The camcorder is switched to its full AUTOMATIC
mode for 
exposure and color balance, and its GAIN UP control
is set to the 
"normal" position. (The manufacturer
is permitted to perform these 
tests in the GAIN UP position as long as it indicates
in its 
specifications that this position was used during
the test). 
The camera is manually focused and set to 1/60
second shutter 
speed. The electronic image stabilization circuits
are switched off, 
the digital zoom is switched off, the on-screen
display (OSD) feature 
is switched off, the RF adapter (TV channel 3/4)
bypassed, and of 
course, any built-in accessory lights are deactivated.
*Test 1 Luminance Level
The camera is aimed at a logarithmic gray scale chart (a chart
with two horizontal rows of eleven progressively
darker gray bars and 
a white bar in the center) and illuminated to
1000 lux, as measured 
with a digital light meter. Under normal light,
the white chip will 
appear white on a TV monitor and will trace a
plateau at 100 IRE on 
the waveform monitor scale, representing pure
white. The progression 
of darker bars appear as stairsteps on the waveform
monitor, with the 
bottom step at about 7 IRE. The light level on
the chart is then 
reduced. As this happens, the TV monitor picture
gets darker and the 
trace on the waveform monitor gets lower. Eventually,
the trace that 
represented the white bar only reaches 50 IRE,
the cutoff point. Put 
another way, when white things look 50% white
(50 IRE), experts 
consider the picture to have minimum acceptable
brightness. The 
technician, fumbling in the dark, locates his
light meter and takes 
another lux reading.
*Test 2 Black Level
The darkest bar on the chart is 2% white and appears as a black
bar on the TV monitor. On the waveform monitor
the signal makes a 
trace at approximately 7 IRE on the scale. Cameras
measuring below 4 
or above 10 on the scale for black level do not
qualify for further 
testing (these cameras, since they are not making
correct black, 
cannot have whites that are trustworthy). 
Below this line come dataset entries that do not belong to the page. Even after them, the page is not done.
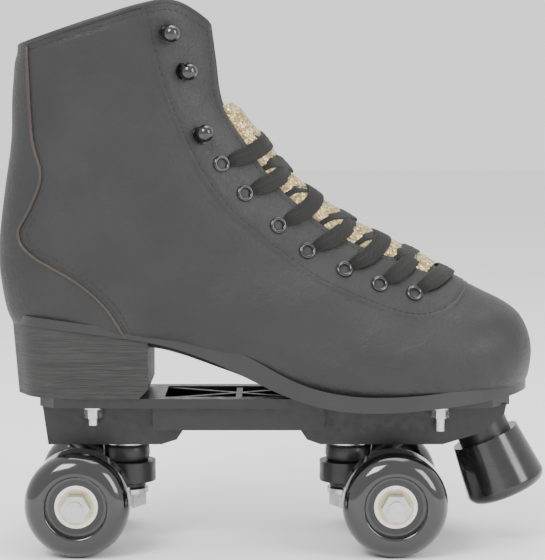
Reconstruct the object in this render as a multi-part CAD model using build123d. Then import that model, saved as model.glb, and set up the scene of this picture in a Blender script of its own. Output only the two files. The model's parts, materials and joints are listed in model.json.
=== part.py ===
from build123d import *
import math
import os

os.makedirs("parts", exist_ok=True)

# Quad roller skate for a right foot, in millimetres.
# +X is the toe, +Y the inner side of the foot, +Z up; the ground is z = 0.

# Running gear
WHEEL_RADIUS = 27.0
WHEEL_WIDTH = 32.0
WHEEL_Y = 38.5
TREAD_HALF = 6.0
RECESS_RADIUS = 15.5
HUB_RADIUS = 14.0
HUB_HALF = 12.0
AXLE_X = {"rear": -99.5, "front": 62.5}
AXLE_Z = WHEEL_RADIUS
AXLE_RADIUS = 4.0
AXLE_END = 58.5
AXLE_NUT_HEIGHT = 6.5
BEARING_OD = 22.0
BEARING_WIDTH = 7.0
BALL_CIRCLE = 7.75
BALL_RADIUS = 1.85
BALL_COUNT = 7
GROOVE_RADIUS = 2.0

# Truck, measured outward from its axle: the kingpin stands inboard, the pivot outboard
KINGPIN_OFFSET = -22.5
KINGPIN_RADIUS = 5.0
RING_RADIUS = 15.0
RING_LOW = 32.0
RING_HIGH = 42.5
RING_BORE = 6.6
CUSHION_CLEAR = 13.0
PIVOT_OFFSET = 7.5
PIVOT_Z = 57.0
PIVOT_RADIUS = 5.0
CUP_RADIUS = 8.0
HANGER_HALF = 21.0

# Plate
PLATE_TOP = 79.0
FLANGE_LOW = 74.0
BEAM_LOW = 62.0
BOSS_LOW = 53.5
BOSS_HALF = 17.0
BEAM_HALF = 24.0
BOLT_PLACES = [(-93.0, 22.0), (-93.0, -22.0), (87.0, 22.0), (87.0, -22.0)]
BOLT_RADIUS = 2.5
BOLT_LOW = {-93.0: 64.5, 87.0: 61.5}

# Toe stop: the middle of its top face, and the tilt of its axis from the vertical
STOP_TOP = (112.7, 0.0, 55.5)
STOP_TILT = 23.5
STOP_LENGTH = 32.0
STOP_TOP_RADIUS = 18.0
STOP_LOW_RADIUS = 22.0

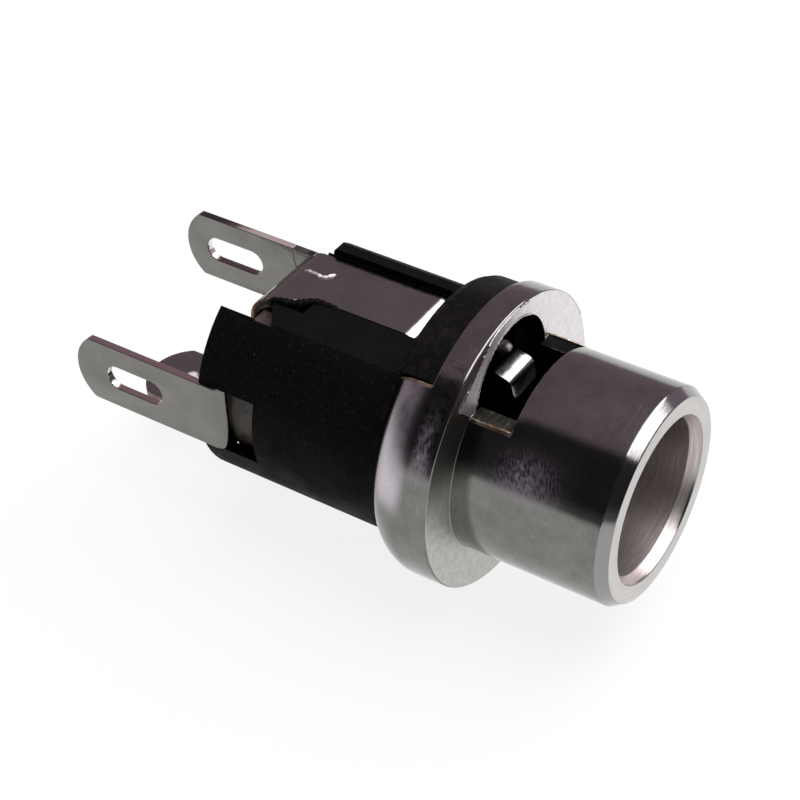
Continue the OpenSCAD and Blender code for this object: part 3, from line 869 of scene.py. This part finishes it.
def switch_lug_piece(mat):
    r = T + 0.2
    x1 = SEAT_X + T
    flat = LOW_Z + T - r
    fold = math.pi / 2 * r
    outline, eye = lug_outline(flat + fold + SWITCH_END + x1 - r, LOW_W, 1.4)
    lug = bend(plate("switch_terminal", [outline, eye], T), [(flat, 0), (90, r), (9, 0)],
               (x1, LOW_Y, 0), (0, 0, -1), (1, 0, 0))
    ring = disc(SEAT_X, x1, 2.5)
    boolean(lug, [ring], "UNION")
    boolean(lug, [disc(SEAT_X - 1, x1 + 1, 1.8, seg=64)])
    finger = plate("finger", [[(0, -0.9), (4.6, -0.9), (4.6, 0.9), (0, 0.9)]], T)
    bend(finger, [(1.7, 0), (90, r), (3, 0)], (SEAT_X, 0.5, 1.2), (0, 0, 1), (-1, 0, 0))
    return finish_piece(join("switch_contact", [lug, finger]), mat, ["switch_lug"])


def scrape_piece(mat):
    """The raised fold in the strip's root and the drop of tin beside its tip."""
    z = DECK - 0.03
    crease = [(-8.95, 0.5, z - 0.04), (-8.72, 0.53, z), (-8.44, 0.5, z + 0.01), (-8.18, 0.47, z + 0.01),
              (-7.98, 0.55, z + 0.01), (-7.85, 0.73, z), (-7.78, 0.95, z - 0.04)]
    drop = [(-1.16, 0.95, 3.08), (-0.98, 1.06, 3.14), (-0.78, 1.04, 3.14), (-0.62, 0.85, 3.04)]
    o = join("tin_scrapes", [thread("crease", crease, 0.1, 0.15), thread("drop", drop, 0.22, 0.1, 16)])
    return finish_piece(o, mat)


def flash_piece(mat):
    """The thread of moulding flash round the wide root of the strip."""
    z = DECK - 0.02
    line = [(-9.0, WIDE + 0.03, z - 0.08), (-8.6, WIDE + 0.1, z + 0.02), (-8.2, WIDE + 0.18, z + 0.04),
            (-7.85, WIDE + 0.4, z + 0.02), (-7.6, WIDE + 0.68, z),
            (-7.1, -0.77, z - 0.04), (-6.5, -0.82, z - 0.1)]
    return finish_piece(thread("moulding_flash", line, 0.15, 0.22), mat)


bushing_piece(mats["nickel_bushing"])
scrape_piece(rough_tin())
flash_piece(mats["black_plastic"])
spring_piece(mats["tinned_strip"])
pin_lug_piece(mats["tinned_strip"])
switch_lug_piece(mats["tinned_strip"])


# ---------- output ----------
scene.view_settings.view_transform = "Standard"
*Test 3 Luminance Signal-to-Noise
Next the gray scale chart is removed and an 18% gray card is put
in its place. The camera now sees nothing but
dark gray. The video 
noise meter then measures the video signal and
a calculation is made 
which determines the signal-to-noise ratio. If
the S/N ratio is 17 dB 
or greater, the picture is considered acceptable.
Incidentally, the 
lower the S/N ratio, the grainier your picture,
and a number below 17 
represents a picture that is quite snowy. Remember
earlier how 
professional TV cameras sported S/N ratios around
63 dB? That's one 
reason why professional video looks so good compared
to what the rest 
of us make at home. 
*Test 4 Chroma Level
The gray chart is then removed and replaced with a Macbeth color
checker chart, a chart with little colored squares.
The chart is 
illuminated to 1000 lux and the chroma signal
(the color part of the 
video signal, the C in Y/C signal) is sent to
the waveform monitor. 
The waveform monitor is adjusted so that it measures just one
square, 
the pure red square on the chart. The technician
notes the signal 
level of the red square and then decreases the
illumination down to 
where it was set earlier in test number one. With
less light, the 
chroma signal becomes weaker on the waveform monitor.
The minimal 
acceptable chroma level for the red square with
low light is 25% of 
the chroma level when the red square was fully
illuminated. 
*Test 5 Resolution
A test pattern with converging thin lines replaces the previous
chart and the illumination is cranked back up
to 1000 lux. Where the 
lines are far apart, they are easy to see on a
TV monitor. Where they 
are close together, they merge into gray mush.
At some point the 
technician can tell where the lines are so close
together they just 
begin to comingle. Numbers on the chart tell what
resolution that 
part of the chart represents, so the technician
just reads the numbers 
off the chart. Next the illumination is decreased
to the low light 
level determined in step number one and the technician
again checks 
for where the lines blend together and reads the
new resolution 
numbers off the chart. These new numbers must
be 70% of the value 
he/she read at full brightness.
If the camcorder passes all of the above tests,
then the light 
meter readings in step 1 can be used as the minimum
lux ratings for 
the camera. If the camcorder does not meet all
of the minimum 
performance levels in tests 3, 4, and 5, then
the illumination level 
must be increased in step 1 and the whole process
repeated. 
Eventually it is possible to apply enough light so that the camcorder
passes the minimum requirements of each test,
and that chart 
illumination level is the one used to describe
the camera. 
This may seem like a lot of technobabble, but
now you know how 
honest light sensitivity measurements are made.
Thanks to the EIA and 
the participating manufacturers, buying a camcorder
just got easier 
for those consumers who know to look in the specs
for low light 
sensitivity "measured by the EIA Standard".